Sharing the sixth floor with Marina is the newly opened exhibit of French photographer Henri Cartier-Bresson. I was running super later to the curator-lead tour, but apparently didn’t miss anything. It was great to get the background on the artists from the curator, who has been at MoMA forever, but after a crazy workday I couldn’t handle too long a lecture. The photographer has a very interesting past, born in France just after the turn of the century; he began photographing in the 1930s before he was drafted into the French army in the 1940s. He was then a German prisoner of war for almost three years. After the end of the war, he continued to photograph as he traveled the world. The way he captured people in everyday life was the most profound. This is especially true as his photographs were taken before globalization and you can still see individual culture in a single snapshot. The curating was amazing at times but a letdown at others. Smaller photographs are always hard to appreciate at an institution as popular as MoMA, as I always feel pressure not to lag too long in front of a particular photograph. And even those moments when I loose myself in a photo, some child or entitled Upper East Sider starts hovering right beside me and the moment transitions to frustrating.

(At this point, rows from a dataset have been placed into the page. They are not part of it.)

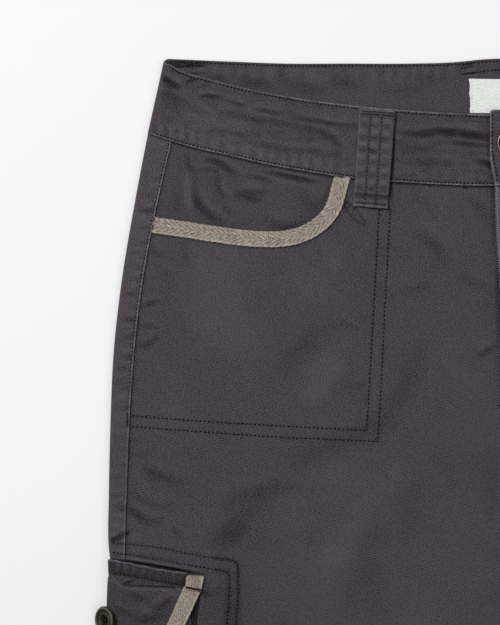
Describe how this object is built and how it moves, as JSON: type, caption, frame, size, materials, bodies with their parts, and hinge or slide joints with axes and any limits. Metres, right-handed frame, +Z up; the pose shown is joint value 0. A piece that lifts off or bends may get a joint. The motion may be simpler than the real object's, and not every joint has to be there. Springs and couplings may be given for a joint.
{
  "type": "capri cargo trousers",
  "caption": "Cotton capri cargo trousers laid flat, with a shaped waistband, taped scoop pockets, a lapped fly and buttoned cargo pockets round the side folds.",
  "frame": {"origin": "on the surface that the trousers lie on, below the middle of their bounding box", "axes": "+X across, towards the wearer's left; +Y up the length, towards the waist; +Z up from the surface, towards the viewer"},
  "size_m": [0.51, 0.7226, 0.0145],
  "materials": {
    "twill": "charcoal washed cotton twill",
    "tape": "taupe herringbone tape",
    "label": "white woven label, bare",
    "button": "dark antique"
  },
  "bodies": {
    "root": {"back_panel_right": "twill", "back_panel_left": "twill", "front_panel_right": "twill", "front_panel_left": "twill", "pocket_facing_right": "twill", "pocket_facing_left": "twill", "waistband_right": "twill", "waistband_left": "twill", "belt_loop_right": "twill", "belt_loop_left": "twill", "cargo_pocket_right": "twill", "cargo_pocket_left": "twill", "pocket_tape_right": "tape", "pocket_tape_left": "tape", "cargo_tape_right": "tape", "cargo_tape_left": "tape", "cargo_button_right": "button", "cargo_button_left": "button", "waist_button": "button", "label": "label"}
  },
  "joints": []
}
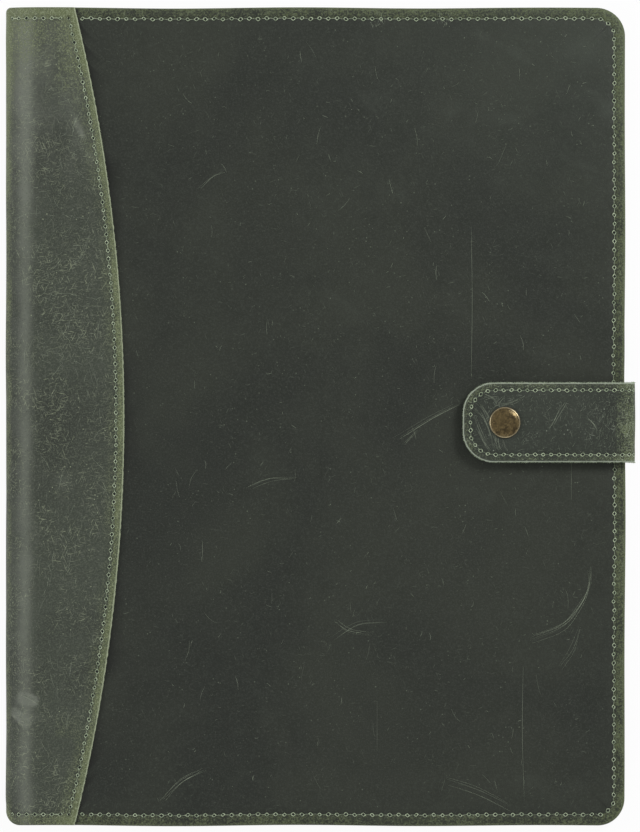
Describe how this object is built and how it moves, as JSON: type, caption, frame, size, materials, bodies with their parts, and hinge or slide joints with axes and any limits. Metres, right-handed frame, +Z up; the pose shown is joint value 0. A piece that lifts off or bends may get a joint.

One wall feature these fabulous elderly women in Lincoln Nebraska, looking their finest for the State Legislature beside a picture of a similar set of women in Salamanca, Spain – both from the 1960s. It was great to see the similarities between two worlds that presumably couldn’t be more different. The show more than anything feels like a fantastic view of the past and therefore was appropriately named A Modern Century.  From Wall Street bankers to the growth of Asia, the show feels like a great look back. Furthermore, the way Besson captured people in the everyday pushes the pictures beyond historical to romantic. I especially loved “Jean-Marie Le Ciezio with His Wife” as Jean-Marie looks like the modern day son from a Patek Philippe ad but his wife is giving you ‘60s – hardcore. It was great pairing of trendy and timeless.  Another love was “Home Economics Show, La Defense” – the idea that a home ec show was held 50 years ago in a neighborhood of Paris that is the new symbol of modern commerce and finance. 



It’s a great show, definitely worth seeing and a clear departure from recent highlights at the MoMA that were much more contemporary.  I would go back to see the pictures again, but it has to be an off day when the crowds aren’t swarming – hopefully it wont be such a madhouse now with Time Burton gone (great show but good riddance)!